The Gospel of Domination
“Whoever does not love does not know God, because God is love.” — 1 John 4:8
This movement claims its cruelty is love. “We say these things because we care.” “We love them enough to correct them.” But love that coerces is not love; it is control. The supposed “moral guardians” wage campaigns against women’s autonomy, trans existence, and the poor, insisting that domination is discipline and restriction is compassion.
Christ’s love never required conformity. He healed the leper, spoke with the Samaritan woman, and ate with those the righteous despised. False love welcomes only the mirror image and curses the rest. It erases difference and calls that erasure holy. It cares nothing for the humanity of those it targets; it only loves obedience. Such counterfeit affection is the Adversary’s favorite disguise — twisting the word love until it becomes the language of subjugation.
Grief Twisted into Propaganda
“They dress the wound of my people as though it were not serious. ‘Peace, peace,’ they say, when there is no peace.” — Jeremiah 6:14
Even mourning has been corrupted. When tragedy strikes — mass shootings, political assassinations, acts of terror — grief is not met with silence or reflection but with slogans and rallies. The dead are conscripted into campaigns. Memorials turn into propaganda. Grief, which should soften hearts, is weaponized to harden them.
Christ wept at Lazarus’s tomb. The prophets tore their garments. The apostles told believers to comfort one another. Yet today’s false priests take sacred mourning and trample it. They turn sorrow into content, tears into talking points, and lament into a call for vengeance.
“Blessed are those who mourn, for they shall be comforted.” — Matthew 5:4
To twist mourning into fuel for hatred is to spit on that blessing. Where the Spirit heals, they inflame. Where the Word consoles, they incite. Their liturgy is not comfort but contagion — a spreading fever of resentment.
The False Light
“And no wonder, for Satan himself masquerades as an angel of light.” — 2 Corinthians 11:14
Now the rhetoric of “light and darkness” fills their pulpits and platforms. They speak of “coming out of the caves” and “restoring light to civilization,” invoking imagery that once belonged to scripture but now cloaks bigotry. They call cruelty enlightenment, and prejudice rebirth. Their “light” is a counterfeit glow — the phosphor of screens, the spotlight of celebrity, the false dawn of grievance.
The serpent’s oldest trick was to twist God’s words. The tempter in the wilderness quoted psalms to Christ Himself. So too today, preachers of rage baptize their hatred in biblical phrases and call it holy. They march under banners of revelation, but the illumination they offer blinds rather than reveals.
“Woe to those who call evil good and good evil, who put darkness for light and light for darkness.” — Isaiah 5:20This is not the lamp upon a hill that gives light to all. It is the glare of spectacle, the neon of empire. Their false light dazzles for a moment, then burns out — and the darkness that follows is deeper than before.

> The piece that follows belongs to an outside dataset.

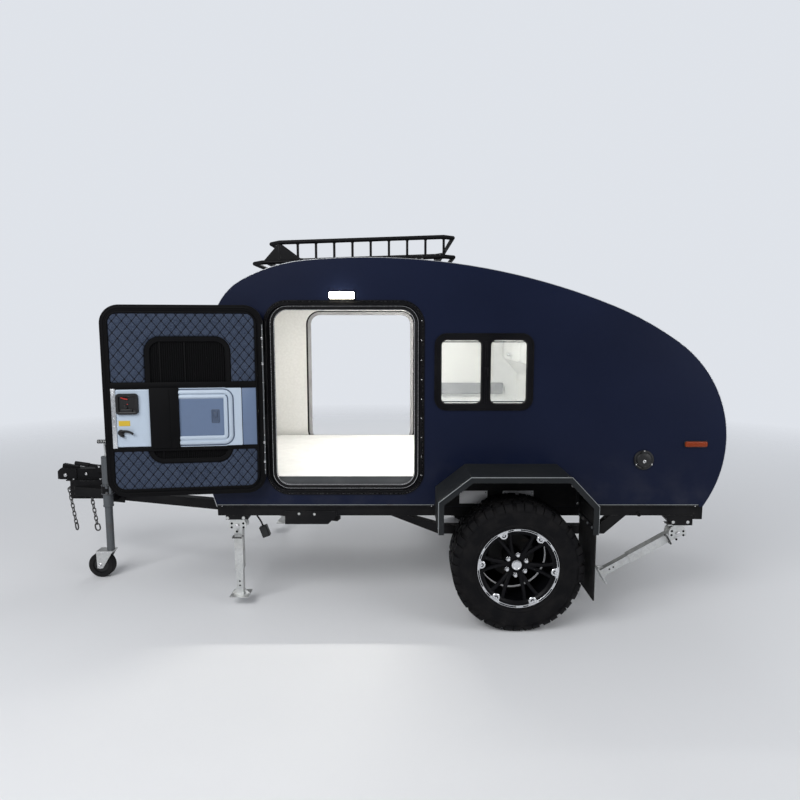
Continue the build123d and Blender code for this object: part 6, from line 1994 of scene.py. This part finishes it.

“No one can serve two masters… You cannot serve God and Mammon.” — Matthew 6:24
At the center of this counterfeit gospel stands Mammon, enthroned where the cross once stood. Wealth has become the measure of faith; greed has been declared grace. From golden pulpits to billion-dollar campaign coffers, blessing is now counted in profits and power. The prosperity preachers promise riches for belief, and political preachers promise heaven for votes. Both serve the same idol.
This worship shapes the politics of the age: tax cuts sold as moral duty, corporate cruelty wrapped in scripture, billionaires anointed as saviors while the poor are told their suffering is God’s plan. Christ warned that a camel could sooner pass through the eye of a needle than a rich man enter heaven, yet the modern Mammon-worshipper has built a theology to contradict Him. They mistake luxury for righteousness and call it divine favor. It is idolatry — polished, patriotic, and televised.
Woe and Warning
“Woe to you who laugh now, for you shall mourn and weep.” — Luke 6:25
The laughter of cruelty is self-condemnation. Joy in another’s pain is the seed of ruin. The fire they stoke in mockery will consume them; the poison brewed for others will fill their own cup. History bears witness — from Rome’s arenas to fascist rallies — that every empire built on ridicule of the weak eventually drowns in its own scorn.
“Therefore take up the whole armor of God, that you may be able to withstand in the evil day, and having done all, to stand firm.” — Ephesians 6:13
Stand firm. Do not share their laughter or bow to their idols. Let cruelty be named for what it is — satanic. Let mockery be unmasked as demonic. The kingdoms of Mammon and mockery will fall; the true Light will outlast their counterfeit glow. The cruelty is their worship, and in that worship lies their downfall. Yet the light shines in the darkness, and the darkness has not overcome it.
Faithfulness now means resistance. Comfort where they sow fear. Feed where they withhold. Tell truth where they accuse. Every act of mercy is rebellion against the empire of cruelty. Every refusal to hate is a strike against the Accuser. To live the Beatitudes in this age — to be poor in spirit, to hunger for righteousness, to be merciful, to make peace — is to wage spiritual war against the false prophets of power.
The struggle of this century will not be won with slogans or swords but with steadfast hearts that remember what Christ actually taught. For the mockers’ empire is already crumbling, built as it is on sand. And when the laughter fades, mercy will remain.
The false light always burns itself out; the true Light rises again, as it has in every age when empire tried to crucify compassion.